Piecewise is used with a default argument of I (imaginary number) which does not plot.

The replacement works on the internal format of the Graphics expression produced by Plot as described here.

Plot[
  {V^2/144`,
   Sequence[
    Piecewise[{{V^2/344`, V < 12}}, I],
    Piecewise[{{V^2/344`, V > 12}}, I]
   ]
  },
  {V, 8, 18},
  PlotRange -> {0, 1.5},
  PlotStyle -> AbsoluteThickness[3],
  GridLines -> Automatic,
  Epilog -> {Thick, Dashed, Black, Line[{{{12, 0}, {12, 2}}, {{8, 1}, {18, 1}}}]}
] /. {sty__, x_Line, y_Line} :> {sty, y, Dashed, x}

You can use a Piecewise to combine your curve, and then use Mesh and MeshShading to specify different styles for different ranges.

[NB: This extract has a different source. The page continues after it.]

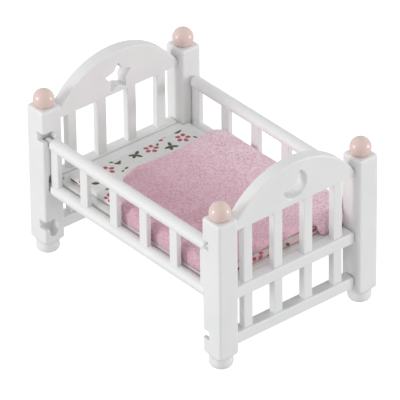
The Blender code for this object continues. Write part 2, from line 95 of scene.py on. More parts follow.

In the example below there is only a split at 12, so Mesh -> {{12}}.

MeshShading is then used to style the different ranges.

Plot[{(V^2/360)/0.4, 
     Piecewise[{{(V^2/860)/0.4, V < 12}, {(V^2/860)/0.4, V > 12}}]
   },
   {V, 8, 18},
   PlotRange -> {0, 1.5},
   GridLines -> Automatic, 
   Mesh -> {{12}},
   MeshShading -> {Dashed, Automatic}, 
   PlotStyle -> AbsoluteThickness[3], 
   Epilog -> {{Thick, Dashed, Black, Line[{{12, 0}, {12, 2}}]}, {Thick, 
      Dashed, Black, Line[{{8, 1}, {18, 1}}]}}
]

I did not manage to only make one of the curves dashed with one call.

A hackery way to do it is to create two plots, the first with a Transparent curve. I don't recommend this though, as your version is cleaner.

p1 = Plot[{1, Piecewise[{{(V^2/860)/0.4, V < 12}, {(V^2/860)/0.4, V > 12}}]},
  {V, 8, 18}, PlotRange -> {0, 1.5}, 
  PlotStyle -> {Transparent, {AbsoluteThickness[3]}}, 
  GridLines -> Automatic, Mesh -> {{12}}, 
  MeshShading -> {Dashed, Automatic}, 
  Epilog -> {{Thick, Dashed, Black, Line[{{12, 0}, {12, 2}}]}, {Thick,
      Dashed, Black, Line[{{8, 1}, {18, 1}}]}}]

p2 = Plot[(V^2/360)/0.4, {V, 8, 18}, PlotRange -> {0, 1.5}, 
  PlotStyle -> AbsoluteThickness[3]]

Show[p1, p2]

The result is the same as your output.